OBJECTIVE:
Find each line with the string "loose" and report it.

INFORMATION SUPPLIED:
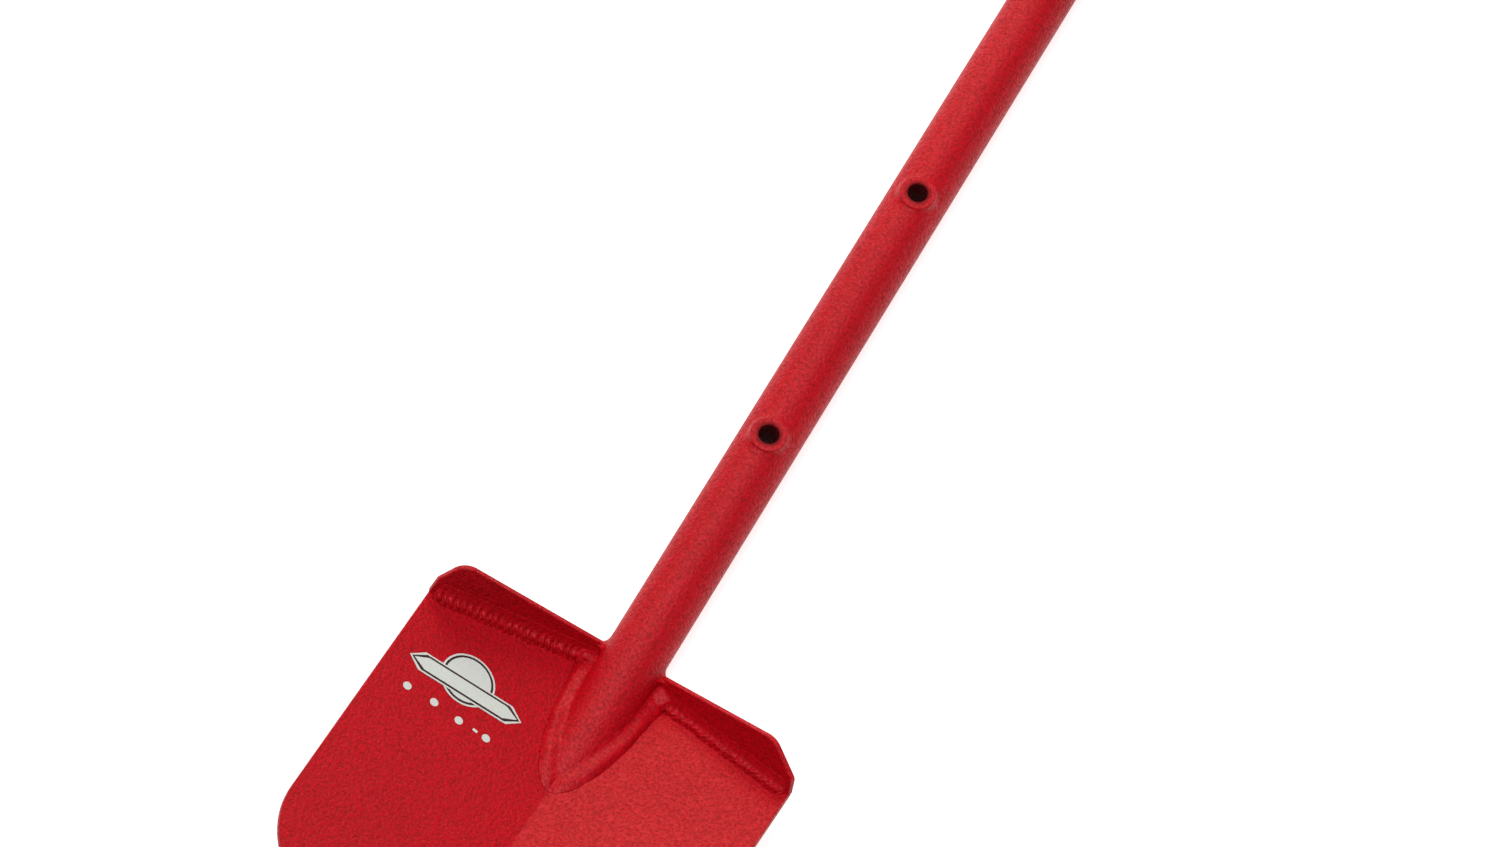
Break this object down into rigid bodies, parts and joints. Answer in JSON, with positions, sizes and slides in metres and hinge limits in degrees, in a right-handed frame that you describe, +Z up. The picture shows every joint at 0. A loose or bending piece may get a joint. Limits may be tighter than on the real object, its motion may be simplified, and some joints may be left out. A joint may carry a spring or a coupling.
{
  "type": "shovel",
  "caption": "Compact all-steel shovel: shallow V blade with foot steps, welded tube handle with through sleeves for a rack, and a T grip.",
  "frame": {"origin": "centre of the footprint on the floor that the tool lies on, back down", "axes": "+Y along the handle from blade to grip, +X to the right seen from the front with the grip up, +Z up, out of the blade's hollow front"},
  "size_m": [0.2026, 0.9142, 0.1009],
  "materials": {
    "blade": "textured red powder coat, satin",
    "steps": "textured red powder coat, satin",
    "handle": "textured red powder coat, satin",
    "weld_metal": "red powder coat over rippled weld bead",
    "emblem": "thin printed white film with a dark outline"
  },
  "bodies": {
    "root": {"blade": "blade", "step_left": "steps", "step_right": "steps", "handle_tube": "handle", "sleeve_lower": "handle", "sleeve_upper": "handle", "grip_tube": "handle", "grip_cap_left": "handle", "grip_cap_right": "handle", "socket_weld_left": "weld_metal", "socket_weld_right": "weld_metal", "step_weld_left": "weld_metal", "step_weld_right": "weld_metal", "step_end_weld_left": "weld_metal", "step_end_weld_right": "weld_metal", "heel_weld": "weld_metal", "grip_weld": "weld_metal", "sleeve_weld_lower_front": "weld_metal", "sleeve_weld_lower_back": "weld_metal", "sleeve_weld_upper_front": "weld_metal", "sleeve_weld_upper_back": "weld_metal"}
  },
  "joints": []
}
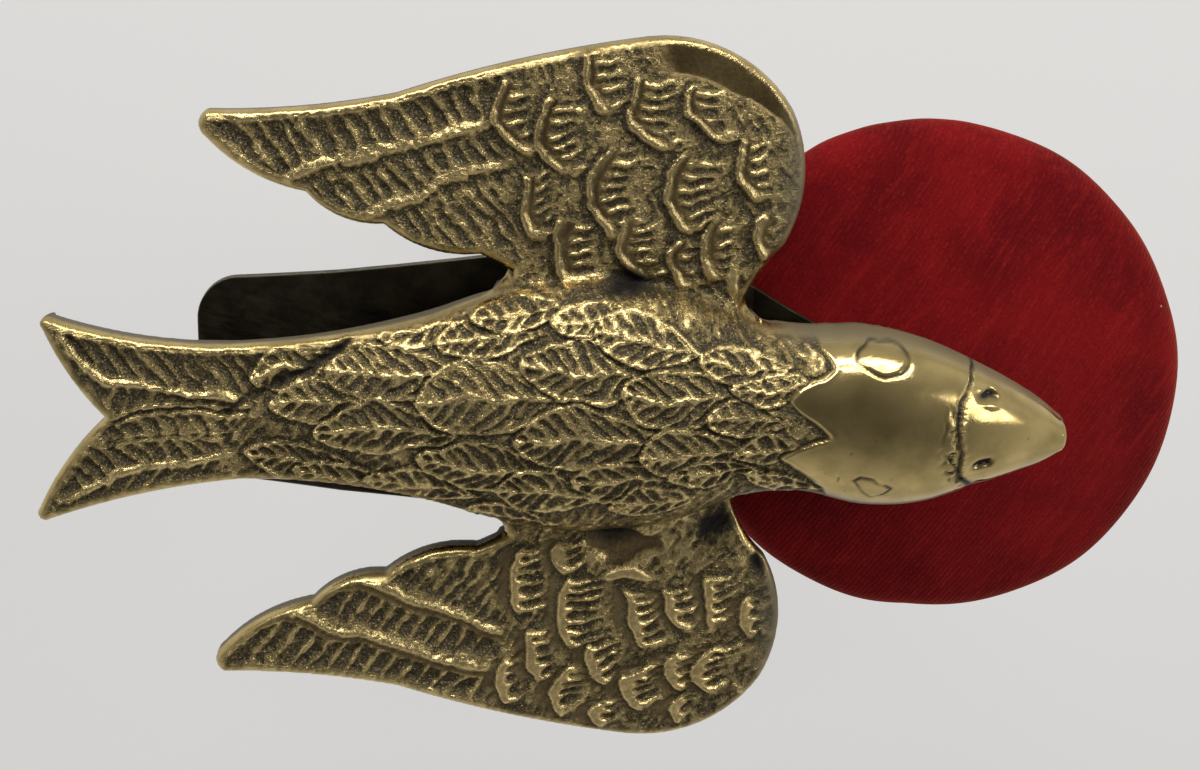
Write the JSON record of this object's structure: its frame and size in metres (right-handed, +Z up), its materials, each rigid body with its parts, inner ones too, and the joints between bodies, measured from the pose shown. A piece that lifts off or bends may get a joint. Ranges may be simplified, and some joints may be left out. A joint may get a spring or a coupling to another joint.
{
  "type": "sewing bird",
  "caption": "Spread-winged brass bird with a sprung beak that grips cloth, on a table clamp with a round velvet pincushion in front.",
  "frame": {"origin": "centre of the flat clamp face that rests on the table top", "axes": "+X towards the beak and away from the table, +Y to the bird's left, +Z up"},
  "size_m": [0.1177, 0.0718, 0.1296],
  "materials": {
    "cast_brass": "worn, dark in the recesses",
    "sheet_brass": "oxidised nearly black",
    "turned_brass": "satin",
    "steel": "dull",
    "velvet": "short pile",
    "bran": "loose bran in cotton",
    "card": "pasteboard"
  },
  "bodies": {
    "frame": {"clamp_frame": "cast_brass", "pedestal": "turned_brass", "pedestal_screw": "steel", "cushion_arm": "turned_brass", "arm_screw": "steel", "cup_stem": "turned_brass", "cushion_cup": "turned_brass", "cup_screw": "turned_brass", "cup_nut": "turned_brass", "cushion_card": "card", "cushion_stuffing": "bran", "cushion_velvet": "velvet", "jaw_plate": "sheet_brass", "hinge_bracket": "sheet_brass", "hinge_pin": "steel", "bracket_rivets": "turned_brass", "spring_post": "turned_brass", "tail_spring": "steel"},
    "bird": {"bird_casting": "cast_brass"},
    "pad": {"clamp_pad": "turned_brass", "pad_retainer": "turned_brass"},
    "screw": {"clamp_screw": "turned_brass", "thumb_wing": "cast_brass", "thumb_pin": "steel"}
  },
  "joints": [
    {"name": "beak_open", "type": "hinge", "parent": "frame", "child": "bird", "pos_m": [-0.004, 0, 0.0288], "axis": [0, -1, 0], "range_deg": [0, 12], "stiffness_Nm_per_rad": 0.64, "springref_deg": -11.46, "deforming": ["tail_spring"]},
    {"name": "pad_feed", "type": "slide", "parent": "frame", "child": "pad", "axis": [0, 0, 1], "range_m": [-0.01, 0.018]},
    {"name": "screw_turn", "type": "hinge", "parent": "pad", "child": "screw", "pos_m": [0, 0, 0], "axis": [0, 0, 1], "range_deg": [-1800, 3240]}
  ],
  "couplings": [
    {"joint": "screw_turn", "follows": "pad_feed", "rad_per_m": 3141.6}
  ]
}
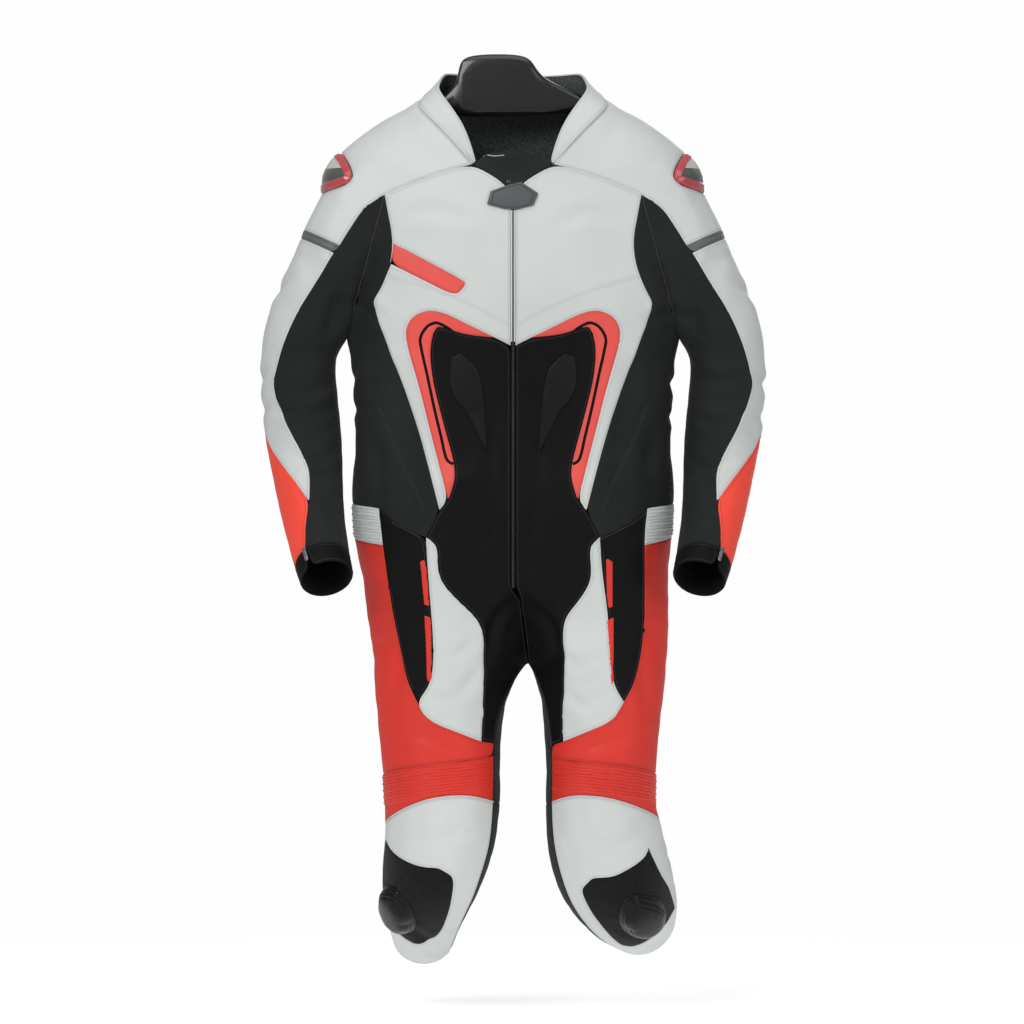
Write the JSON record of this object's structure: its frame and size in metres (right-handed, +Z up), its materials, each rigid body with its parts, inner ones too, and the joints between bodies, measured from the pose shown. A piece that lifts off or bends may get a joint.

ANSWER TO THIS PROBLEM:
Break this object down into rigid bodies, parts and joints. Answer in JSON, with positions, sizes and slides in metres and hinge limits in degrees, in a right-handed frame that you describe, +Z up. The picture shows every joint at 0. A loose or bending piece may get a joint. Limits may be tighter than on the real object, its motion may be simplified, and some joints may be left out. A joint may carry a spring or a coupling.
    "bran": "loose bran in cotton",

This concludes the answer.